When we were off the field, the harassment was all verbal. A group of freshmen boys would gather near the parking lot after practice, and as I walked to my car with all of my gear to go home, they would make fun of me and call me vulgar names. Girls at my school would do the same thing; going as far as taking photos of me for snapchat with captions that made me out to not be the greatest person.

I kept my head up throughout everything. Shaking off the Head Hunter’s hits like they were nothing and letting the words motivate me to push myself harder. There were days though when I wanted to stop playing, knowing the name calling and pain would stop too. On those days, I would remind myself that I was playing for me, and I didn’t come all this way to quit now. That’s what motivated me to strap on those pads everyday.

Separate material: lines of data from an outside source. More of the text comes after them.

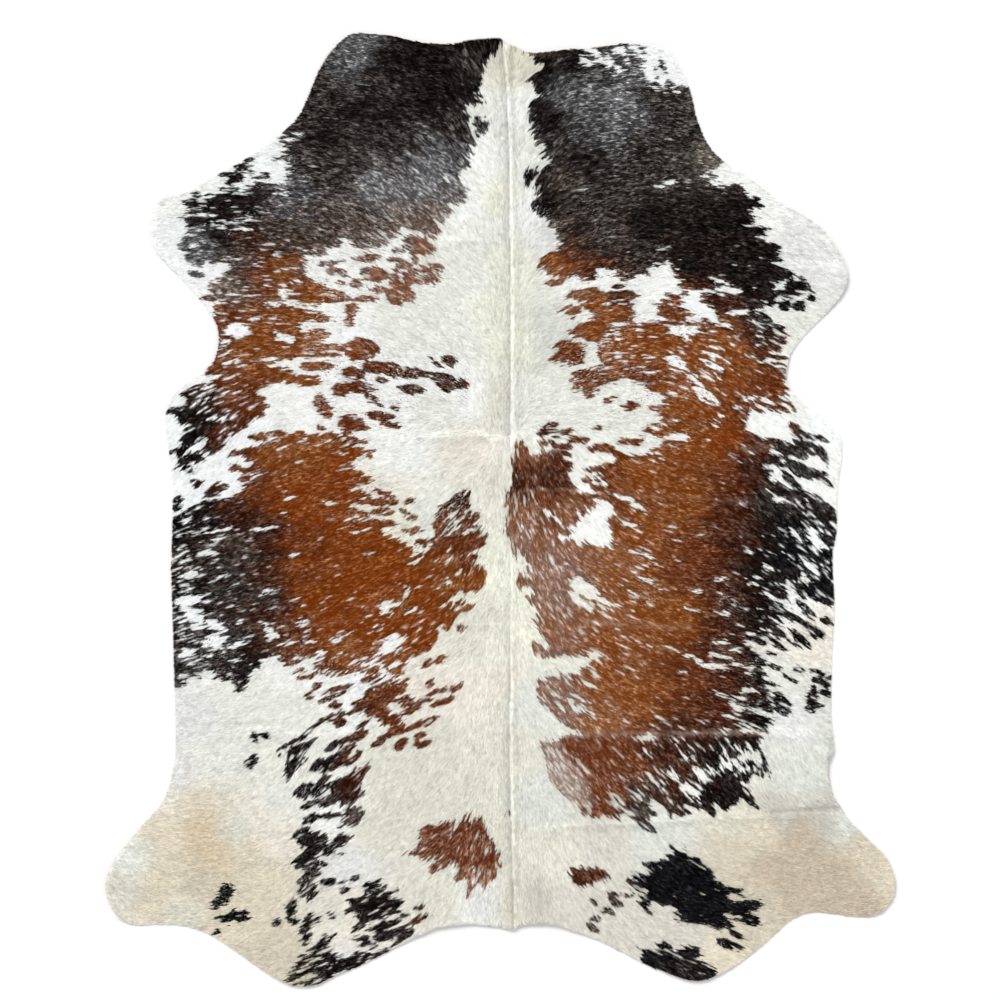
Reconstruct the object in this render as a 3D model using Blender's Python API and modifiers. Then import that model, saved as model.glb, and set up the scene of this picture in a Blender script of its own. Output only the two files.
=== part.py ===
"""Cowhide rug: one tanned hide with its hair coat, lying hair side up on a floor.

Metres. X runs across the hide, +Y towards the neck, +Z up, and the floor is at Z = 0.
"""
import bmesh
import bpy
import numpy as np
from mathutils import Vector

MM = 0.001

# Driving sizes
HIDE_THICKNESS = 0.0048   # leather with its coat pressed flat
ROWS = 50                 # mesh cells from the neck to the rump
COLUMNS_PER_SIDE = 18     # mesh cells from the spine to a side
EDGE_CUTS = 2             # extra points between two rows or columns along the cut edge
SAMPLES_PER_SPAN = 16     # points that a smooth line gets between two stations
CELL_LENGTH = 0.055       # the longest mesh cell along the hide
SNAP_SHARE = 0.45         # how close to a fold's cut a point is moved onto it, as a share of its reach

# Columns that follow the spine ridge: distances from the spine, in millimetres
SPINE_COLUMNS = (0, 5, 12, 28)

# Stations of the cut edge and the spine: across and along the hide, in millimetres.
# Every edge runs from the neck to the rump, or from the spine outwards.
SPINE = (
    (13, 1075), (13, 982), (20, 866), (24, 750), (29, 535), (31, 183),
    (25, -239), (26, -533), (29, -725), (25, -968),
)
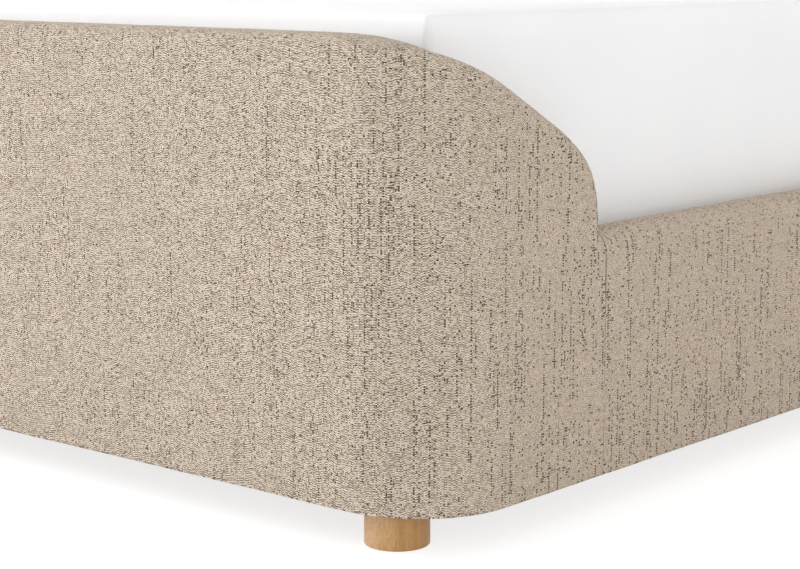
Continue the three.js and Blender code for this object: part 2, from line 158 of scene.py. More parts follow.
def parts(tree, vector):
    made = tree.nodes.new("ShaderNodeSeparateXYZ")
    feed(tree, made.inputs[0], vector)
    return made.outputs


def channels(tree, colour):
    made = tree.nodes.new("ShaderNodeSeparateColor")
    tree.links.new(colour, made.inputs[0])
    return made.outputs


def cells(tree, vector):
    # distance from the middle of a scattered cell, and a random share for the whole cell
    made = tree.nodes.new("ShaderNodeTexVoronoi")
    made.voronoi_dimensions = "2D"
    feed(tree, made.inputs["Vector"], vector)
    made.inputs["Scale"].default_value = 1.0
    return made.outputs["Distance"], channels(tree, made.outputs["Color"])[0]


def chance(tree, first, second):
    # two random shares, the same for every point of one cell
    made = tree.nodes.new("ShaderNodeTexWhiteNoise")
    made.noise_dimensions = "2D"
    tree.links.new(combine(tree, first, second), made.inputs["Vector"])
    return channels(tree, made.outputs["Color"])[:2]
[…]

It also helped that I did make friends with some of the boys that supported me, and they would always stand up for me. And there were groups of people at my school who would always cheer me on when I passed by. As the season went on, I slowly earned the respect of the other boys and coaches by working my butt off and proving myself on the field and in the weight room. It paid off, as I became the starting corner for the junior varsity split team. I became close with the supportive coaches who taught me life lessons I will take with me forever.

Everyday I played made me feel (as corny as it sounds) like I was really living. That was my favorite part about playing. I felt like I was a part of a second family when I finally earned their respect; joking around with the other players and coaches as we practiced. I felt accepted -a feeling I have never had playing any other sport. At all of the games we competed as one unit. Everyone had my back, and I had theirs. It didn't matter that I was a girl. We celebrated after every game, no matter if it was a win or a loss. We understood the concept of setback, comeback. A value we strongly believe in.

Throughout my experience playing, I thought I was losing a part of myself because all of the physical and emotional demands that came with being the first girl to play football for an entire season. However, I didn’t lose anything, I found myself. Strength, independence, camaraderie, perseverance, determination were all inside me, but I didn’t know that until I started playing football.

I am the strong girl I am today because I didn’t take no for an answer, not from my parents, coaches, or society. The image I had of myself changed, and it changed in the eyes of those who doubted me - I am a girly girl in football pads. I identify with that title because it represents who I am more than anything. It shows strength and grace, the two attributes that I used to make it through the season and what I use in my everyday life.

Playing football started out being for me, and me alone. But now it’s not just for me, it’s for everyone looking up to me, the old and the young. It is for the little girl who came up to me and told me, “I want to be like you.” It is for my adopted brother to have a role model to look up to. It is for everyone who came before me and was told no.


To every girl who wants to play, but has been told no or is nervous about playing, know that you can do it! And, if you work hard, push yourself, and are patient, you will be able to do what I did. It’s a sport that takes time, but it is worth all of the blood, sweat, and tears.                     

Overall, my football experience has been a dream come true and something that I will always remember for the rest of my life.